Corona-Pandemie bleibt für Niedersachsen größtes Problem
Als vordringlichstes Problem empfinden die Niedersachsen derzeit die Corona-Pandemie. 46 Prozent der Bürger betrachten die Pandemie mit Sorge, weitere acht Prozent die damit verbunden Einschränkungen. Es folgen hohe Preise mit 23 Prozent sowie Flüchtlinge mit 19 Prozent. Die Punkte Inflation und Migration sind nach Ansicht der Meinungsforscher wegen des russischen Angriffs auf die Ukraine ganz weit nach vorne gerückt. Der Krieg selbst landet mit 17 Prozent auf Platz vier.
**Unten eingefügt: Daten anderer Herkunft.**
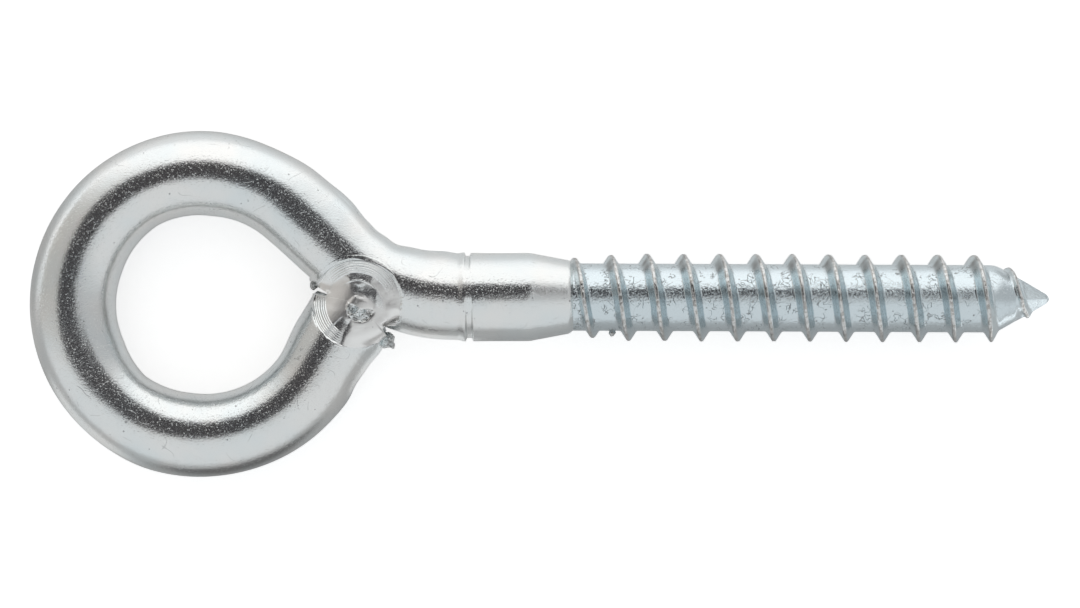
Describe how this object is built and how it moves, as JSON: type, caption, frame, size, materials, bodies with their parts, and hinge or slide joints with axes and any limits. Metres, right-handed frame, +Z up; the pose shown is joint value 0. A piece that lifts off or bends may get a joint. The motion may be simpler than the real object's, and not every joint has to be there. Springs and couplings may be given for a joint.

Der Klimaschutz belegt mit 16 Prozent Rang fünf. Kriminalität und Arbeitslosigkeit rangieren dagegen mit jeweils nur zwei Prozent unter ferner liefen. Auch die Wohnungsnot sehen die Niedersachsen mit lediglich vier Prozent nicht als vordringliche Sorge an. Während sich bei den Altersgruppen nur geringe Unterschiede zeigen, fällt die Gewichtung zwischen den einzelnen Parteien anders aus. Corona steht vor allem bei Anhängern von SPD, CDU und Grünen ganz oben, die Migration dagegen bei den potenziellen Wählern der AfD.
Das Zutrauen in Niedersachsens Parteien, all diese Probleme lösen zu können, ist allerdings nicht allzu groß. Mit 29 Prozent erreicht die SPD noch den besten Wert. Die CDU landet mit 13 Prozent weit dahinter. Lediglich sechs Prozent sehen bei den Grünen diese Kompetenz, magere drei Prozent bei der FDP. 43 Prozent der Wahlberechtigten gaben „keine Partei“ an. Immerhin 82 Prozent der SPD-Anhänger trauen ihrer Partei zu, mit den Problemen am besten fertig zu werden. Von den CDU-Anhängern sagen das bei der eigenen Partei nur 58 Prozent.
Unter dem Eindruck der Schreckensbilder aus der Ukraine und der Folgen für die dortige Bevölkerung befürwortet mit 55 Prozent über die Hälfte der Niedersachsen einen Importstopp für Gas und Öl aus Russland – auch wenn dadurch die Preise für Strom, Gas, Benzin und Diesel weiter steigen würden. Am häufigsten sind die Anhänger der Grünen für diesen Schritt (75 Prozent). Die meisten Anhänger der AfD lehnen ihn dagegen ab (76 Prozent). Der Niedersachsen-Check hat die Bürger mit Blick auf Energiepolitik und Klimaschutz auch zu persönlichen Konsequenzen etwa beim Autofahren und Fleischkonsum befragt.